Multi-member Icelanders GLERAKUR [6] almost have more people onstage than they do in the audience: a price to pay for having the ’early’ Saturday slot of 5pm – hey, it’s early when bands are on ‘til 3am. Still, their droney, rhythmically repetitive ambient black metal is somehow soothing to hungover ears. The Brennivin stage plays host to the remarkable, pain-soaked noise of WORLD NARCOSIS [9]. Like a wounded Converge playing grind, they’re untamed, unpredictable and absurdly exciting. OPETH [8] draw a huge, fanatical audience to a set that nicely spans their career, starting off with The Grand Conjuration and going all the way back to 1998’s Demon Of The Fall.
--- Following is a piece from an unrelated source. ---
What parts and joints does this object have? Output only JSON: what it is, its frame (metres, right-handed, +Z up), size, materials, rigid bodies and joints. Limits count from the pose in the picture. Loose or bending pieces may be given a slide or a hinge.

Frontman Mikael Åkerfeldt is on wonderfully witty form as always, quipping “This is our last song…” before song number three. The audience lap it up just as much as they do the music.
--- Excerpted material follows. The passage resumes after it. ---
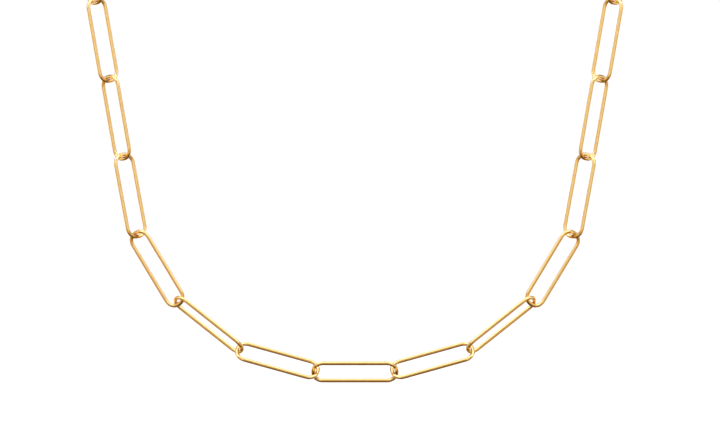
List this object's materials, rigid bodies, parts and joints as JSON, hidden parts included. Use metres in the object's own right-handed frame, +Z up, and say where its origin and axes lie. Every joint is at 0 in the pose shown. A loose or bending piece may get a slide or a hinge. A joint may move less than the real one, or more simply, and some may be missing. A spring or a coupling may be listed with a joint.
{
  "type": "paperclip chain necklace",
  "caption": "Closed loop of long, round-ended wire links in polished gold plate, hung as worn round a neck, with a plain ring clasp at the nape.",
  "frame": {"origin": "The nape of the neck, at the middle of the clasp, where the necklace hangs on its wearer.", "axes": "+Z up, +X to the wearer's left (right as seen from the front), +Y towards the wearer's back; the loop lies in one plane that leans 45 degrees, from the low front up and back to the nape."},
  "size_m": [0.1292, 0.1167, 0.1171],
  "materials": {
    "gold_plate": "gold plated and polished to a soft mirror"
  },
  "bodies": {
    "root": {"link_01": "gold_plate", "link_02": "gold_plate", "link_03": "gold_plate", "link_04": "gold_plate", "link_05": "gold_plate", "link_06": "gold_plate", "link_07": "gold_plate", "link_08": "gold_plate", "link_09": "gold_plate", "link_10": "gold_plate", "link_11": "gold_plate", "link_12": "gold_plate", "link_13": "gold_plate", "link_14": "gold_plate", "link_15": "gold_plate", "link_16": "gold_plate", "link_17": "gold_plate", "link_18": "gold_plate", "link_19": "gold_plate", "link_20": "gold_plate", "link_21": "gold_plate", "link_22": "gold_plate", "link_23": "gold_plate", "link_24": "gold_plate", "link_25": "gold_plate", "clasp": "gold_plate"}
  },
  "joints": []
}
Rumour has it that the level of anticipation for MESHUGGAH [8] rivals the excitement for any set ever seen at the festival. But the Swedes don’t sway to emotion, instead their machine grinds and throbs with implausible precision – as usual. It’s fair to say that HAM [7] are divisive. Some people at the front are in awe of their doom-pop-meets-Sparks weirdness. But there are others that stand aghast at the sights and sounds of a genuinely impossible-to-categorise band. There is a slickness to AUÐN [8], both musically and aesthetically, that marks them out as another band to keep an eye on – white hot black metal with panache and flourishes of genuine rock star quality.
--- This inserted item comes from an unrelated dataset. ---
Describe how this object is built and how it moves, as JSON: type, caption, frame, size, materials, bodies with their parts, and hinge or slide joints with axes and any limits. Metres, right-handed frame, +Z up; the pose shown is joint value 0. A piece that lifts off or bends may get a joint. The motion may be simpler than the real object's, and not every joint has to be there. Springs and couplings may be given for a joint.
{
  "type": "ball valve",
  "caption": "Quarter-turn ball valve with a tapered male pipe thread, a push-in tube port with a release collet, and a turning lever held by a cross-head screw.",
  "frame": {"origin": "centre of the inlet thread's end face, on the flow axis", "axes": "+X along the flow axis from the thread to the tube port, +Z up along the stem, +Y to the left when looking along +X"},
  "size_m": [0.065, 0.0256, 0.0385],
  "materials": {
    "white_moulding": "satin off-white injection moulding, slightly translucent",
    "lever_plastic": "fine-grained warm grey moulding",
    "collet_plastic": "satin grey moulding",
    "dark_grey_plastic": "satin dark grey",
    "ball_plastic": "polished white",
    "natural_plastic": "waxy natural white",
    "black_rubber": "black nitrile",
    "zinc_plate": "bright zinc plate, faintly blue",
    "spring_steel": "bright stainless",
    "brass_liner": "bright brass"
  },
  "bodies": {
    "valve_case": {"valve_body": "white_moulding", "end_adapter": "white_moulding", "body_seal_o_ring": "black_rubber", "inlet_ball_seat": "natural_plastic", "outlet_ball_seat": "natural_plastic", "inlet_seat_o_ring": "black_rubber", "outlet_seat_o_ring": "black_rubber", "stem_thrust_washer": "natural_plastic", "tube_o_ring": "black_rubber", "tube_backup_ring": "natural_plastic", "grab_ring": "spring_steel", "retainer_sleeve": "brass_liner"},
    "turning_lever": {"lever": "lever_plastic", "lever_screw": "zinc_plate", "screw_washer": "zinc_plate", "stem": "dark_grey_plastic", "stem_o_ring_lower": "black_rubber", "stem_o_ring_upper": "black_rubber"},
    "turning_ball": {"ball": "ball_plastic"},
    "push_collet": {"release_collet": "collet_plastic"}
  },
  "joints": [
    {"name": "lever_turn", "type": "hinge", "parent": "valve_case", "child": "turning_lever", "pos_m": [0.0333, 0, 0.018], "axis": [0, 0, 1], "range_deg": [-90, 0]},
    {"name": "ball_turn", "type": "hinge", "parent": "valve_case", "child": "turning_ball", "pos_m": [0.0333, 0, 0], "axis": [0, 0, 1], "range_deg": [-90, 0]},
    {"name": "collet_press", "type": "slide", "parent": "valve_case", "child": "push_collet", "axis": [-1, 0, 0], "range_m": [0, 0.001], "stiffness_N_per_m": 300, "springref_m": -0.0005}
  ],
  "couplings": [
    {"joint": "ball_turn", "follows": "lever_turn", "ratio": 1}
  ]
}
They may be competing with the cheesy disco party taking place over at the second venue, but OPHIDIAN I [7] still draw a sizeable audience to bang heads to their raucous, raging tech death. SINMARA [7]’s pulverising black metal with a hint of death is chaotic and so crushing that we barely notice the sound issues as they play past the witching hour and beyond. The last band of the weekend are the troll-masked, brutal death metallers SEVERED [7] who close Eistnaflug in fine style, making muddy, ugly, ferocious riffs seem like the most fun thing in the world. Throats are ripped, beers are drained and everyone leaves beaming in the breathtaking, still sun-smeared, early morning.